A l’occasion de la sortie d’un ouvrage intitulé “Corrida, la honte”, l’éditeur avait utilisé en couverture une photo représentant une sculpture qui se trouvait sur une place publique à proximité des arènes dans une grande ville taurine. Cette sculpture avait elle-même été l’objet, à l’initiative de manifestants, d’une dégradation puisqu’elle avait été recouverte de faux sang.

Utilisant la photo de la sculpture ainsi maculée, l’éditeur avait créé la couverture de l’ouvrage qui donna lieu à la procédure. En effet, l’auteure de ladite sculpture assigna l’éditeur en référé (procédure urgente) afin que soit prononcée une interdiction de faire usage de cette photo sur la couverture du livre.

L’ordonnance (Président du TGI de Marseille, 15/9/2014, RG 14/02699)

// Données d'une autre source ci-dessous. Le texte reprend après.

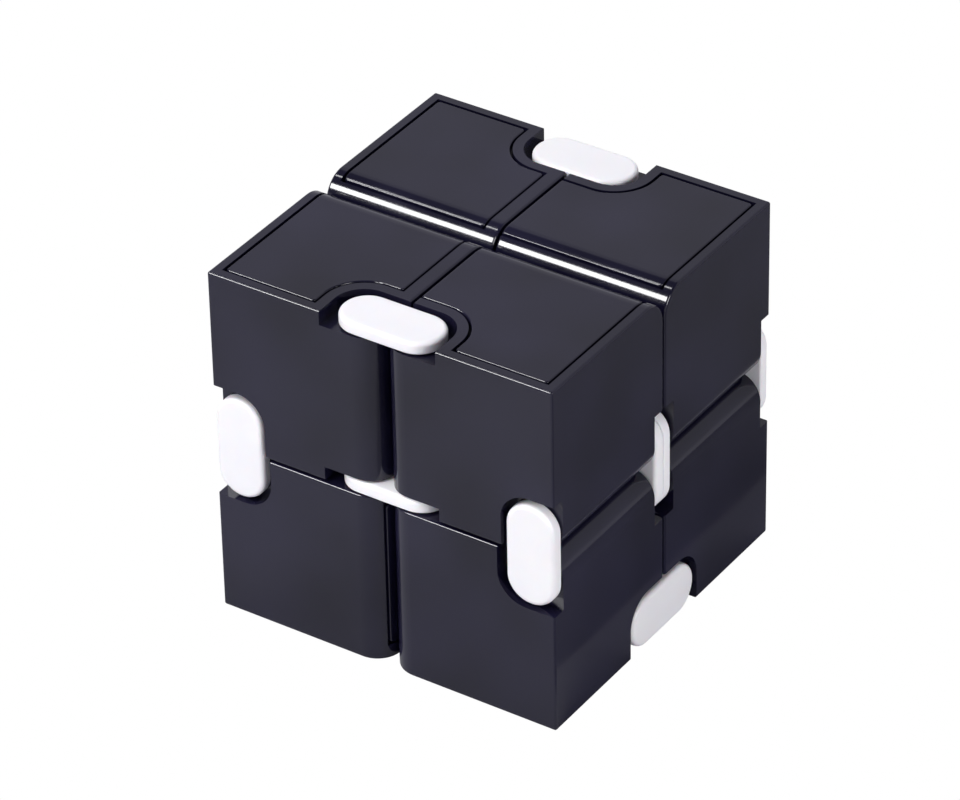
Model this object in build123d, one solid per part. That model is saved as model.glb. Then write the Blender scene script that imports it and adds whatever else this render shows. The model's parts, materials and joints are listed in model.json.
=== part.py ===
from build123d import *
import os
from math import hypot

# Folding fidget cube: eight hollow blocks joined in one endless ring by eight twin-pin hinges.
# Millimetres, +Z up, front at -Y. The origin is the centre of the closed cube's bottom face.
# A hinge has two parallel steel pins, one in the rounded edge of each of its two blocks, and a link
# plate pressed on the pins at both ends. Every block is a moulded shell with a press-in cover, and
# all eight are one moulding or its mirror image: two edges carry hinges, a third is only rounded.

# Driving dimensions
CUBE = 40.0  # side of the closed cube
GAP = 0.30  # free space between neighbouring blocks
EDGE_RADIUS = 2.85  # the rounded edges
ARRIS = 0.25  # rounding of the blocks' other edges

PIN_RADIUS = 1.00
BORE_RADIUS = 1.05

PLATE_RADIUS = 2.80  # half the width of a link plate
PLATE_THICKNESS = 1.40
OUTER_PLATE_RECESS = 0.05  # from the blocks' outer faces down to the outer plate's face
INNER_PLATE_RISE = 0.10  # from the blocks' inner faces up to the inner plate's face
OUTER_PLATE_FILLETS = (0.50, 0.25)  # round the exposed face, round the face in the pocket
INNER_PLATE_FILLETS = (0.15, 0.45)
SOCKET_DEPTH = 0.80  # how far a pin is pressed into each plate

POCKET_DEPTH = 1.60
POCKET_RADIUS = 3.25
POCKET_REACH = 0.50  # the pocket's round end is centred this far beyond the pin
BACKING = 1.40  # thickness of the material behind a pocket

WALL = 2.20
COVER_THICKNESS = 1.40
SEAM = 0.28  # open line round a cover
RIM = 1.05  # shell rim outside the seam
ROUNDED_RIM = 1.20  # the same rim on the rounded edge, measured across the block
HINGE_RIM = 1.55  # the same rim on the side of the hinged neighbour
POCKET_RIM = 1.10  # the same rim round the pocket in the cover's side
LEDGE = 0.65  # shelf under the cover along the rim and round the pocket
COVER_CORNER = 0.35
COVER_ARRIS = 0.15

PEG_RADIUS = 1.20
PEG_HOLE_RADIUS = 1.22
PEG_LENGTH = 4.50
PEG_HOLE_DEPTH = 5.00
BOSS_RADIUS = 2.30
PEG_INSET = 4.20  # from a block's faces to the axis of a peg
PEG_INSET_ROUNDED = 5.30  # the same from the face beside the plain rounded edge

# Sizes that follow from them
BLOCK = (CUBE - GAP) / 2
HALF = BLOCK / 2
OFFSET = (BLOCK + GAP) / 2  # from the cube's mid planes to the middle of a block
PIN_INSET = EDGE_RADIUS  # pins are concentric with the rounded edges
PIN = -HALF + PIN_INSET  # a pin's place in its hinge's own frame, along both X and Y
PIN_PITCH = 2 * PIN_INSET + GAP
LEDGE_HEIGHT = HALF - COVER_THICKNESS
BEYOND = BLOCK  # a length that passes right through a block

# A hinged edge of a block, seen in the block's own frame. Local Z runs along the pin, local -X
# points at the hinged neighbour, and local -Y at the outer face beside the edge.
HINGE_IN_COVER = Plane(origin=(0, 0, 0), x_dir=(1, 0, 0), z_dir=(0, 0, 1))
HINGE_IN_WALL = Plane(origin=(0, 0, 0), x_dir=(0, 0, 1), z_dir=(0, -1, 0))
HINGES = (HINGE_IN_COVER, HINGE_IN_WALL)

UPWARD = (Align.CENTER, Align.CENTER, Align.MIN)


# One block, in its own frame with its middle at the origin: the cover is its +Z side, one hinge is
# in the edge between -X and -Y, the other in the edge between +X and -Z, and the third rounded
# edge is the one between +Y and +Z.


def is_arris(edge):
    """True for an edge of the rounded block that is still sharp."""
    on_faces = sum(abs(abs(value) - HALF) < 0.01 for value in edge.center())
    return edge.geom_type == GeomType.CIRCLE or on_faces > 1


def block_body():
    """The block as a solid, with its three wide rounded edges and a small arris elsewhere."""
    body = Box(BLOCK, BLOCK, BLOCK)
    upright = body.edges().filter_by(Axis.Z).sort_by(Axis.X)[:2].sort_by(Axis.Y)[0]
    lying = body.edges().filter_by(Axis.Y).sort_by(Axis.Z)[:2].sort_by(Axis.X)[-1]
    plain = body.edges().filter_by(Axis.X).sort_by(Axis.Y)[2:].sort_by(Axis.Z)[-1]
    body = fillet([upright, lying, plain], EDGE_RADIUS)
    return fillet(body.edges().filter_by(is_arris), ARRIS)


def span(low, high):
    """A box between two corners."""
    size = [b - a for a, b in zip(low, high)]
    return Pos(*low) * Box(*size, align=(Align.MIN, Align.MIN, Align.MIN))


def u_prism(radius, bottom, top):
    """A U-shaped prism round a pin, in the hinge's frame, open towards -X and -Y."""
    middle = PIN + POCKET_REACH
    shape = Pos(middle, PIN, bottom) * Cylinder(radius, top - bottom, align=UPWARD)
    shape += span((-BEYOND, -BEYOND, bottom), (middle + radius, PIN, top))
    return shape + span((-BEYOND, -BEYOND, bottom), (middle, PIN + radius, top))


def pockets(hinge):
    """The two recesses in which a hinge's link plates lie and swing."""
    floor = HALF - POCKET_DEPTH
    upper = u_prism(POCKET_RADIUS, floor, BEYOND)
    lower = u_prism(POCKET_RADIUS, -BEYOND, -floor)
    return hinge * (upper + lower)


def pin_support(hinge):
    """The barrel round a pin's bore and the thick pads behind its two pockets."""
    pad_radius = POCKET_RADIUS + POCKET_RIM + LEDGE
    pad_floor = HALF - POCKET_DEPTH - BACKING
    support = Pos(PIN, PIN) * Cylinder(EDGE_RADIUS, BLOCK)
    support += u_prism(pad_radius, pad_floor, LEDGE_HEIGHT)
    support += u_prism(pad_radius, -LEDGE_HEIGHT, -pad_floor)
    return hinge * support


def bore(hinge):
    return hinge * (Pos(PIN, PIN) * Cylinder(BORE_RADIUS, 2 * BEYOND))


def peg_places():
    """Axes of the cover's pegs, in the three corners that hold no pocket."""
    side = HALF - PEG_INSET
    rounded_side = HALF - PEG_INSET_ROUNDED
    return Locations((side, -side), (side, rounded_side), (-side, rounded_side))


def cover_space(hinge_rim, seam):
    """The space for a cover. Its outside follows the block's, so one side of it is rounded off."""
    neighbour_side = -HALF + hinge_rim + seam if hinge_rim else -BEYOND
    low = (neighbour_side, -HALF + RIM + seam, LEDGE_HEIGHT)
    high = (HALF - RIM - seam, HALF - ROUNDED_RIM - seam, BEYOND)
    return span(low, high) - u_prism(POCKET_RADIUS + POCKET_RIM + seam, LEDGE_HEIGHT - 1, BEYOND)


def shell(hinge_rim):
    """The block's moulded body, open on its +Z side."""
    low = (-HALF + WALL, -HALF + WALL, -HALF + WALL)
    high = (HALF - WALL, HALF - WALL, LEDGE_HEIGHT)
    cavity = span(low, high)
    for hinge in HINGES:
        cavity -= pin_support(hinge)
    for place in peg_places():
        cavity -= place * Cylinder(BOSS_RADIUS, 2 * BEYOND)
    body = block_body() - cavity - cover_space(hinge_rim, 0)
    peg_hole = Cylinder(PEG_HOLE_RADIUS, PEG_HOLE_DEPTH, align=UPWARD)
    for place in peg_places():
        body -= place * Pos(0, 0, LEDGE_HEIGHT - PEG_HOLE_DEPTH) * peg_hole
    for hinge in HINGES:
        body -= pockets(hinge)
        body -= bore(hinge)
    return body


def is_cover_rim(edge):
    """True for an edge between the cover's outside and the seam."""
    middle = edge @ 0.5
    past_y, past_z = middle.Y - HALF + EDGE_RADIUS, middle.Z - HALF + EDGE_RADIUS
    is_outside = abs(hypot(max(past_y, 0), past_z) - EDGE_RADIUS) < 0.01
    return is_outside and abs(past_y) > 0.01 and middle.X > -HALF + ARRIS + 0.01


def cover(hinge_rim):
    """The press-in cover with its three pegs."""
    plate = block_body() & cover_space(hinge_rim, SEAM)
    corners = plate.edges().filter_by(Axis.Z).filter_by_position(Axis.X, -HALF + ARRIS, HALF)
    plate = fillet(corners, COVER_CORNER)
    plate = fillet(plate.edges().filter_by(is_cover_rim), COVER_ARRIS)
    peg = Cylinder(PEG_RADIUS, PEG_LENGTH, align=UPWARD)
    for place in peg_places():
        plate += place * Pos(0, 0, LEDGE_HEIGHT - PEG_LENGTH) * peg
    return plate


def link_plate(rise, fillets):
    """A link plate in its hinge's frame, pitch along X, exposed side up, mid hinge at the origin.

    rise is the height of its exposed face above the blocks' faces."""
    exposed = HALF + rise
    pocketed = exposed - PLATE_THICKNESS
    outline = SlotCenterToCenter(PIN_PITCH, 2 * PLATE_RADIUS)
    plate = Pos(0, 0, pocketed) * extrude(outline, PLATE_THICKNESS)
    plate = fillet(plate.faces().sort_by(Axis.Z)[-1].edges(), fillets[0])
    plate = fillet(plate.faces().sort_by(Axis.Z)[0].edges(), fillets[1])
    socket = Cylinder(PIN_RADIUS, SOCKET_DEPTH, align=UPWARD)
    for side in (-1, 1):
        plate -= Pos(side * PIN_PITCH / 2, 0, pocketed) * socket
    return plate


def hinge_pin():
    """A pin along Z in its hinge's frame, reaching into the sockets of both plates."""
    reach = HALF - PLATE_THICKNESS + SOCKET_DEPTH
    length = 2 * reach - OUTER_PLATE_RECESS + INNER_PLATE_RISE
    return Pos(0, 0, -reach - INNER_PLATE_RISE) * Cylinder(PIN_RADIUS, length, align=UPWARD)


def write(node, shape):
    shape.label = node
    export_step(shape, f"parts/{node}.step")


# The whole cube
MID_HEIGHT = CUBE / 2
SIDES = {"left": -1, "right": 1}
ENDS = {"front": -1, "rear": 1}
HINGE_LINE = CUBE / 2 - PIN_INSET  # from the cube's mid planes to the pins of an outer hinge


def write_block(level, end, side, moulding):
    """Place one block. Top blocks have their cover on top, bottom ones on the side inside the cube."""
    x, y = SIDES[side], ENDS[end]
    if level == "top":
        across, along, out = Vector(x, 0, 0), Vector(0, -y, 0), Vector(0, 0, 1)
        height = MID_HEIGHT + OFFSET
    else:
        across, along, out = Vector(0, 0, 1), Vector(0, y, 0), Vector(-x, 0, 0)
        height = MID_HEIGHT - OFFSET
    mirrored = across.cross(along).dot(out) < 0
    x_dir = -across if mirrored else across
    frame = Plane(origin=(x * OFFSET, y * OFFSET, height), x_dir=x_dir, z_dir=out)
    for piece, shape in moulding.items():
        handed = mirror(shape, about=Plane.YZ) if mirrored else shape
        write(f"{level}_{end}_{side}_{piece}", frame * handed)


def write_hinge(name, middle, pitch, axis, pin_names):
    """Place one hinge: axis points from its inner to its outer plate, pitch from pin to pin."""
    frame = Plane(origin=middle, x_dir=pitch, z_dir=axis)
    write(f"{name}_hinge_outer_plate", frame * outer_plate)
    write(f"{name}_hinge_inner_plate", frame * Rot(180, 0, 0) * inner_plate)
    for sign, pin_name in zip((-1, 1), pin_names):
        write(f"{name}_hinge_{pin_name}_pin", frame * Pos(sign * PIN_PITCH / 2, 0, 0) * pin)


os.makedirs("parts", exist_ok=True)
outer_plate = link_plate(-OUTER_PLATE_RECESS, OUTER_PLATE_FILLETS)
inner_plate = link_plate(INNER_PLATE_RISE, INNER_PLATE_FILLETS)
pin = hinge_pin()

rimmed = {"shell": shell(HINGE_RIM), "cover": cover(HINGE_RIM)}
rimless = {"shell": shell(0), "cover": cover(0)}  # the cover runs out to the hinged neighbour
for end in ENDS:
    write_block("top", end, "left", rimmed)
    write_block("top", end, "right", rimless)
    for side in SIDES:
        write_block("bottom", end, side, rimmed)

for end, y in ENDS.items():
    middle = (0, y * HINGE_LINE, MID_HEIGHT + OFFSET)
    write_hinge(f"top_{end}", middle, (1, 0, 0), (0, 0, 1), ("left", "right"))
    for side, x in SIDES.items():
        middle = (x * HINGE_LINE, y * OFFSET, MID_HEIGHT)
        write_hinge(f"{end}_{side}", middle, (0, 0, 1), (0, y, 0), ("lower", "upper"))
for side, x in SIDES.items():
    middle = (x * OFFSET, 0, PIN_INSET)
    write_hinge(f"bottom_{side}", middle, (0, 1, 0), (x, 0, 0), ("front", "rear"))
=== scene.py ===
"""Looks of the folding fidget cube: gloss black blocks, white link plates and steel pins.

Metres, +Z up, front at -Y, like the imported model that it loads.
"""

import json
import math

import bpy
from mathutils import Matrix, Vector


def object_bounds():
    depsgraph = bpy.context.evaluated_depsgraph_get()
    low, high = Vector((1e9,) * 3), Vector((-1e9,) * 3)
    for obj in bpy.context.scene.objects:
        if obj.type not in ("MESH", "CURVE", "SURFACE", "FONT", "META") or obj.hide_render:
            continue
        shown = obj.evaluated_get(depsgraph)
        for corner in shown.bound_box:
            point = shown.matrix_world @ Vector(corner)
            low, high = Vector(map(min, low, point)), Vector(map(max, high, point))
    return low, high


MM = 0.001
UP = Vector((0, 0, 1))

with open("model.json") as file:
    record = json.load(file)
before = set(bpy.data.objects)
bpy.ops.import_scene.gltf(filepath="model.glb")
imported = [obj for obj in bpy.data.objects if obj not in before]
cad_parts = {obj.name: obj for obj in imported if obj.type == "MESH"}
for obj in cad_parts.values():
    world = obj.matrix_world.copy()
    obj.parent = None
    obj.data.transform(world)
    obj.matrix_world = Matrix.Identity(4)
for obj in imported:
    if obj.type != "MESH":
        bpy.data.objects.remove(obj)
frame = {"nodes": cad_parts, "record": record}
cad_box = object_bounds()
cube_low, cube_high = cad_box
cube_middle = (cube_low + cube_high) / 2
cube_side = cube_high.x - cube_low.x


def direction(azimuth, elevation):
    """The way towards these angles, in degrees; the azimuth counts from the front to the right."""
    azimuth, elevation = math.radians(azimuth), math.radians(elevation)
    return Vector((
        math.sin(azimuth) * math.cos(elevation),
        -math.cos(azimuth) * math.cos(elevation),
        math.sin(elevation),
    ))


def place(name, data):
    """An object added to the scene."""
    thing = bpy.data.objects.new(name, data)
    bpy.context.scene.collection.objects.link(thing)
    return thing


# Camera
CAMERA_AZIMUTH = 34.1
CAMERA_ELEVATION = 34.1
CAMERA_ROLL = math.radians(-1.2)
CAMERA_DISTANCE = 14.05 * cube_side
LENS = 210.5  # in the camera's own units, millimetres, like the sensor
SENSOR = 36.0
CLIP = (0.01, 20)
AIM_RIGHT = -1.43 * MM  # the aim lies this far from the cube's middle
AIM_UP = 0.53 * MM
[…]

En référé, le Président du Tribunal avait à départager les argumentations suivantes :

– La demanderesse, auteure de la sculpture, invoquait l’atteinte à ses droits de propriété intellectuelle (moraux et patrimoniaux) et donc la contrefaçon, et sollicitait qu’il soit fait interdiction d’utiliser la reproduction de son oeuvre sous peine d’astreinte

– L’éditeur, quant à lui, rétorquait que les droits patrimoniaux avaient été cédés à la Ville dans laquelle l’oeuvre était exposée, et qu’en outre, la sculpture n’était qu’un accessoire de la photo, le message principal étant constitué par le sang qui la maculait, et dont le déversement n’était pas de son fait.

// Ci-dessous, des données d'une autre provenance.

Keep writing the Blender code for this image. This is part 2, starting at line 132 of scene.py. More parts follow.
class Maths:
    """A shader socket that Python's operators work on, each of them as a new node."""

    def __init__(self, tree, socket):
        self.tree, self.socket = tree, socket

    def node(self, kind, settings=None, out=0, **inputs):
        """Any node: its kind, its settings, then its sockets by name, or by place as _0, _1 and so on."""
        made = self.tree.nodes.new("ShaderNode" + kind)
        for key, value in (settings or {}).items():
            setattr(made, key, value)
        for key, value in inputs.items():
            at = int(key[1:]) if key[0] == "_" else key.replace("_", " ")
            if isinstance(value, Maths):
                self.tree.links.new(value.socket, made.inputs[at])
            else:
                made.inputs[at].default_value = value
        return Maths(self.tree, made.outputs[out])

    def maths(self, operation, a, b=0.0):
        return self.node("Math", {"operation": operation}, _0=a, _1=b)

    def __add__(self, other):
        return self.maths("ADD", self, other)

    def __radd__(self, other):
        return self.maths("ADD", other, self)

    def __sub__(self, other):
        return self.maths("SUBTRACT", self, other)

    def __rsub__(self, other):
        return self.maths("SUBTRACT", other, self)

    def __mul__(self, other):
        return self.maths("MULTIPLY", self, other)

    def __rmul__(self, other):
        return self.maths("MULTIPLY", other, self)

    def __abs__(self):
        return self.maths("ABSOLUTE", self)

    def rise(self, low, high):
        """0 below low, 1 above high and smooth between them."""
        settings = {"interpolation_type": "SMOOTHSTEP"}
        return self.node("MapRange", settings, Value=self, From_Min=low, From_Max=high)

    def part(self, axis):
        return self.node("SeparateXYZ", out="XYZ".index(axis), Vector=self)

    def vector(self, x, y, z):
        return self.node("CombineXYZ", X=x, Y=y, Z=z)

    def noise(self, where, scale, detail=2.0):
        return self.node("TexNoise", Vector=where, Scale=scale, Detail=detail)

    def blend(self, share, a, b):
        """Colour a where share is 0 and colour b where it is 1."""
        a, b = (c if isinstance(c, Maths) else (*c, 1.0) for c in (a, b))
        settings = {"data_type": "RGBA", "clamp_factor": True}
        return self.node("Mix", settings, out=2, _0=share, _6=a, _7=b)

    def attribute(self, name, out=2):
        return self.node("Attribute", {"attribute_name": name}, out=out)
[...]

Le juge écarta la demande relative aux droits patrimoniaux sur l’oeuvre. Peut-être un peu rapidement, d’ailleurs, car il ne semble pas avoir exigé que les parties débattent sur l’étendue des droits cédés par l’auteur de la sculpture à la Ville. Et rien ne dit que l’intégralité des droits patrimoniaux avaient été cédés…  sans doute un juge du fond aurait-il été plus loin dans les détails, puisque, rappelons-le, le juge des référés est chargé de juger sur “l’évidence” et l’urgence, et qu’il lui était demandé d’ordonner éventuellement l’interdiction de faire usage de la photo en couverture.

Pour le surplus, il va par contre accueillir la demande sur le plan des droits moraux, et ce dans les termes suivants :

 Corrida la honte - extrait

Qu’en penser ?

Si comme je l’indiquais plus haut, le débouté au niveau des droits patrimoniaux me parait un peu rapide, à défaut d’avoir examiné la réelle étendue des droits cédés par l’auteur de l’oeuvre à la Mairie, le reste de la décision est dans la logique de la jurisprudence actuelle.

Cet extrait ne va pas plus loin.